-- Begin MATERIAL --

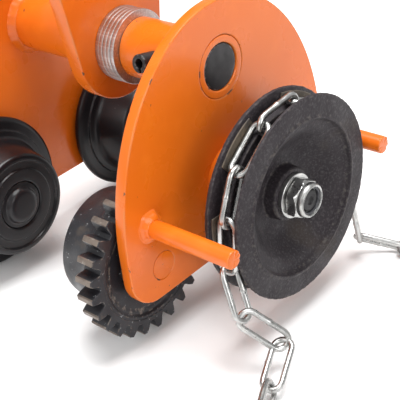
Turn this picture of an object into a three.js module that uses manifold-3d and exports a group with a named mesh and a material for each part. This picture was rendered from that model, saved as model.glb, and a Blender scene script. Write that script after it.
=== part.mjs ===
// Geared beam trolley, standing on its wheels with the load hanger upwards.
// Millimetres. +X runs along the crossbar towards the hand chain wheel, +Y along the beam, +Z up.
// The origin is on the floor, midway between the outermost faces of the trolley.

import * as THREE from 'three';
import { mergeVertices } from 'three/addons/utils/BufferGeometryUtils.js';
import Module from 'manifold-3d';

const wasm = await Module();
wasm.setup();

// ---- driving dimensions ----

const runningGap = 0.3; // clearance between neighbouring pieces

const plateGap = 169.5; // between the inner faces of the side plates
const plateThickness = 8;
const plateHalfWidth = 101;
const plateBelowAxle = 22; // bottom edge under the axle line
const plateCornerRadius = 22;
const domeAboveAxle = 20; // height over the axles where the dome starts
const domeRise = 130;

const driveRise = 30; // drive shaft over the axles
const gearModule = 4;
const wheelTeeth = 25;
const pinionTeeth = 14;
const wheelAddendum = 3.2;
const wheelDedendum = 5;
const pinionAddendum = 4;
const pinionDedendum = 4.4;
const toothBacklash = 0.5;
const pinionTurn = 0.41; // share of a tooth pitch the pinion stands turned by
const gearFace = 14;
const gearToPlate = 3.2; // from the plate to the toothed flange

const plainFlangeRadius = 57.2; // the trolley stands on these flanges
const plainFlangeWidth = 6.5;
const plainStepRadius = 48;
const treadLength = 29.5;
const treadRootRadius = 42;
const treadEndRadius = 37.5;
const wheelBoreRadius = 17.3;
const flangeStepWidth = 2;

const axleRadius = 10;
const axleSpigotRadius = 9;
const axleShoulderRadius = 13;
const bearingOuterRadius = 23.5; // a 20 x 47 x 14 bearing
const bearingInnerRaceRadius = 13.6;
const bearingWidth = 14;
const bearingToPlate = 5;
const circlipRadius = 13.5;
const circlipThickness = 1.2;

const shaftRise = 77; // suspension shaft over the drive shaft
const shaftRadius = 15;
const shaftRecess = 0.7;
const sleeveRadius = 20;
const lockPinRadius = 6;
const lockPinBore = 3;
const lockPinFromPlate = 31;
const lockPinProud = 13;
const lockPinTilt = 12 * Math.PI / 180;

const washerRadius = 25;
const washerThickness = 3.1;
const washersPerSide = 5;

const hangerThickness = 12;
const hangerFootRadius = 38.5;
const hangerHeadRadius = 52.5;
const hangerHeadRise = 95; // load eye over the suspension shaft
const hangerEyeRadius = 21;

const rodRadius = 6;
const rodLength = 66.4;
const rodToHandWheel = 6; // between the rod and the rim, side to side
const rodAboveDrive = 2.5;

const handWheelRadius = 67;
const handWheelStandOff = 59.5; // plate face to the front of the hand wheel
const handWheelFlange = 4.7;
const handWheelBossRadius = 16.5;
const handWheelBossRecess = 10.3; // front face of the boss behind the front flange
const handWheelHubRadius = 20;
const handWheelHubToPlate = 15.3;
const driveShaftRadius = 12.5;
const driveSeatRadius = 10;
const driveThreadRadius = 8;
const bushRadius = 17;
const bushFlangeRadius = 21;
const bushFlangeThickness = 2.5;
const bossRadius = 24;
const bossLength = 14;
const keySize = 6;
const keyLength = 20;
const lockWasherRadius = 15;
const lockWasherThickness = 3;
const nutAcrossFlats = 24;
const nutHexHeight = 8;
const nutCollarRadius = 11.6;
const nutHeight = 12.5;

const linkWire = 3.9;
const linkOuterWidth = 16;
const linkInnerLength = 32;
const linkSlack = 0.7;
const linksPerTurn = 12;
const firstJointAngle = 170; // degrees round the hand wheel, seen from its front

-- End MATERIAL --

> _WRITTEN TASK_:
Your task is to repeat the data exactly, with nothing left out.

> _TASK SOLUTION_:
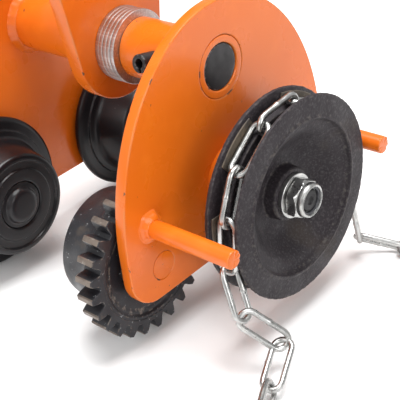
Turn this picture of an object into a three.js module that uses manifold-3d and exports a group with a named mesh and a material for each part. This picture was rendered from that model, saved as model.glb, and a Blender scene script. Write that script after it.
=== part.mjs ===
// Geared beam trolley, standing on its wheels with the load hanger upwards.
// Millimetres. +X runs along the crossbar towards the hand chain wheel, +Y along the beam, +Z up.
// The origin is on the floor, midway between the outermost faces of the trolley.

import * as THREE from 'three';
import { mergeVertices } from 'three/addons/utils/BufferGeometryUtils.js';
import Module from 'manifold-3d';

const wasm = await Module();
wasm.setup();

// ---- driving dimensions ----

const runningGap = 0.3; // clearance between neighbouring pieces

const plateGap = 169.5; // between the inner faces of the side plates
const plateThickness = 8;
const plateHalfWidth = 101;
const plateBelowAxle = 22; // bottom edge under the axle line
const plateCornerRadius = 22;
const domeAboveAxle = 20; // height over the axles where the dome starts
const domeRise = 130;

const driveRise = 30; // drive shaft over the axles
const gearModule = 4;
const wheelTeeth = 25;
const pinionTeeth = 14;
const wheelAddendum = 3.2;
const wheelDedendum = 5;
const pinionAddendum = 4;
const pinionDedendum = 4.4;
const toothBacklash = 0.5;
const pinionTurn = 0.41; // share of a tooth pitch the pinion stands turned by
const gearFace = 14;
const gearToPlate = 3.2; // from the plate to the toothed flange

const plainFlangeRadius = 57.2; // the trolley stands on these flanges
const plainFlangeWidth = 6.5;
const plainStepRadius = 48;
const treadLength = 29.5;
const treadRootRadius = 42;
const treadEndRadius = 37.5;
const wheelBoreRadius = 17.3;
const flangeStepWidth = 2;

const axleRadius = 10;
const axleSpigotRadius = 9;
const axleShoulderRadius = 13;
const bearingOuterRadius = 23.5; // a 20 x 47 x 14 bearing
const bearingInnerRaceRadius = 13.6;
const bearingWidth = 14;
const bearingToPlate = 5;
const circlipRadius = 13.5;
const circlipThickness = 1.2;

const shaftRise = 77; // suspension shaft over the drive shaft
const shaftRadius = 15;
const shaftRecess = 0.7;
const sleeveRadius = 20;
const lockPinRadius = 6;
const lockPinBore = 3;
const lockPinFromPlate = 31;
const lockPinProud = 13;
const lockPinTilt = 12 * Math.PI / 180;

const washerRadius = 25;
const washerThickness = 3.1;
const washersPerSide = 5;

const hangerThickness = 12;
const hangerFootRadius = 38.5;
const hangerHeadRadius = 52.5;
const hangerHeadRise = 95; // load eye over the suspension shaft
const hangerEyeRadius = 21;

const rodRadius = 6;
const rodLength = 66.4;
const rodToHandWheel = 6; // between the rod and the rim, side to side
const rodAboveDrive = 2.5;

const handWheelRadius = 67;
const handWheelStandOff = 59.5; // plate face to the front of the hand wheel
const handWheelFlange = 4.7;
const handWheelBossRadius = 16.5;
const handWheelBossRecess = 10.3; // front face of the boss behind the front flange
const handWheelHubRadius = 20;
const handWheelHubToPlate = 15.3;
const driveShaftRadius = 12.5;
const driveSeatRadius = 10;
const driveThreadRadius = 8;
const bushRadius = 17;
const bushFlangeRadius = 21;
const bushFlangeThickness = 2.5;
const bossRadius = 24;
const bossLength = 14;
const keySize = 6;
const keyLength = 20;
const lockWasherRadius = 15;
const lockWasherThickness = 3;
const nutAcrossFlats = 24;
const nutHexHeight = 8;
const nutCollarRadius = 11.6;
const nutHeight = 12.5;

const linkWire = 3.9;
const linkOuterWidth = 16;
const linkInnerLength = 32;
const linkSlack = 0.7;
const linksPerTurn = 12;
const firstJointAngle = 170; // degrees round the hand wheel, seen from its front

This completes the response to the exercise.